-------- SOURCE EXCERPT

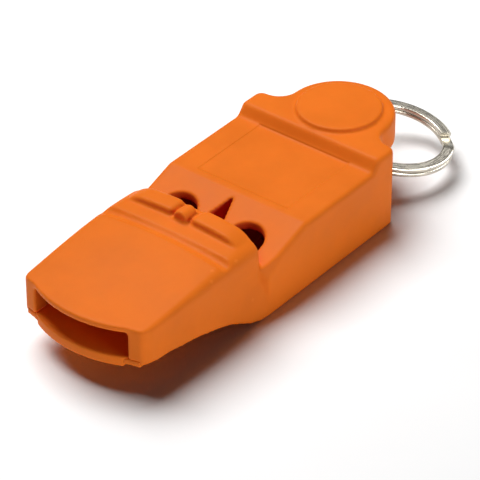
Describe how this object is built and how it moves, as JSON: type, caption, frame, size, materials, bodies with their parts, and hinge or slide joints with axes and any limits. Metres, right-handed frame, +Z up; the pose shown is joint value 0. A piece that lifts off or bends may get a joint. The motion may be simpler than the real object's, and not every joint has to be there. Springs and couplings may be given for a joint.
{
  "type": "safety whistle",
  "caption": "Flat pea-less safety whistle in moulded plastic, with two sound windows, a grip bar and a metal split ring on a slotted tab.",
  "frame": {"origin": "centre plane, on the flat underside, below the middle of the main body", "axes": "-Y out of the mouthpiece, +Y towards the ring tab, +Z up out of the top face, +X across the whistle"},
  "size_m": [0.0272, 0.0841, 0.0158],
  "materials": {
    "orange_plastic": "satin moulded ABS",
    "ring_steel": "nickel plated spring steel"
  },
  "bodies": {
    "whistle": {"body_shell": "orange_plastic", "base_cover": "orange_plastic", "windway_insert": "orange_plastic"},
    "ring": {"split_ring": "ring_steel"}
  },
  "joints": [
    {"name": "ring_swing", "type": "hinge", "parent": "whistle", "child": "ring", "pos_m": [0, 0.0242, 0.00525], "axis": [0, 0, 1], "range_deg": [-25, 105]}
  ]
}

----------------

● EXERCISE REQUIREMENTS
Word for word, write out the data.

● REPLY TO THE TASK
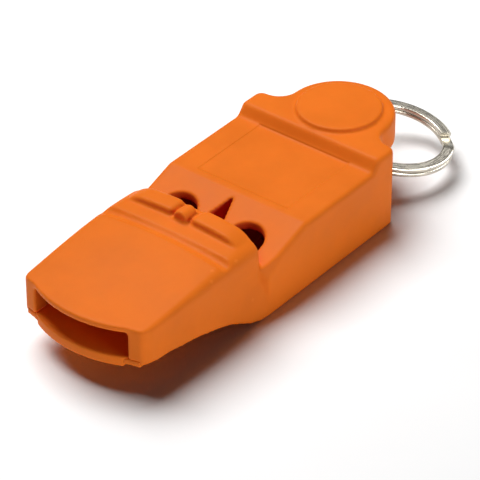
Describe how this object is built and how it moves, as JSON: type, caption, frame, size, materials, bodies with their parts, and hinge or slide joints with axes and any limits. Metres, right-handed frame, +Z up; the pose shown is joint value 0. A piece that lifts off or bends may get a joint. The motion may be simpler than the real object's, and not every joint has to be there. Springs and couplings may be given for a joint.
{
  "type": "safety whistle",
  "caption": "Flat pea-less safety whistle in moulded plastic, with two sound windows, a grip bar and a metal split ring on a slotted tab.",
  "frame": {"origin": "centre plane, on the flat underside, below the middle of the main body", "axes": "-Y out of the mouthpiece, +Y towards the ring tab, +Z up out of the top face, +X across the whistle"},
  "size_m": [0.0272, 0.0841, 0.0158],
  "materials": {
    "orange_plastic": "satin moulded ABS",
    "ring_steel": "nickel plated spring steel"
  },
  "bodies": {
    "whistle": {"body_shell": "orange_plastic", "base_cover": "orange_plastic", "windway_insert": "orange_plastic"},
    "ring": {"split_ring": "ring_steel"}
  },
  "joints": [
    {"name": "ring_swing", "type": "hinge", "parent": "whistle", "child": "ring", "pos_m": [0, 0.0242, 0.00525], "axis": [0, 0, 1], "range_deg": [-25, 105]}
  ]
}